GROUND CONTROL STATION
A ground control station (GCS) is commonly a software application, running on a ground-based computer such as a laptop. It communicates with the Quadcopter via telemetry connection and displays flight detail on the Quadcopter to the computer screen, in real-time. Besides displaying flight details, the GCS can also be used to provide direct full flight control over the Quadcopter manually as you would with a RC or autonomously by navigating way-points or using mission planning with MAVLink enabled Quadcopter. By combining a Quadcopter’s camera with telemetry communication, the GCS can monitor and show live video streams captured.

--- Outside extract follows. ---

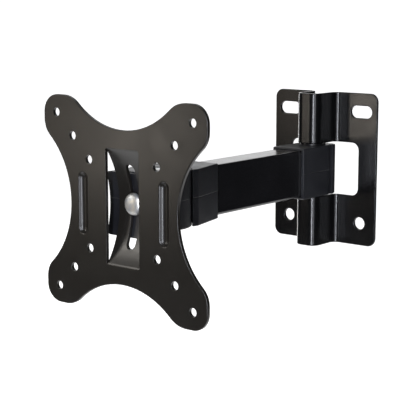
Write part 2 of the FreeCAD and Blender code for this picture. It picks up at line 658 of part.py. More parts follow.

There are various GCS available online for download, the decision to select which GCS depends on the FC compatibility, type of Quadcopter vehicle and user’ preferred computing platform. Most frequently used software applications include, Mission Planner, QGroundControl, UgCS, APM Planner 2.0 and etc. The DJI Naza-M v2 FC can only run on the DJI PC Ground station or UgCS. This is because the software, along with the Naza FC and DJI datalink are all proprietary close-source platforms.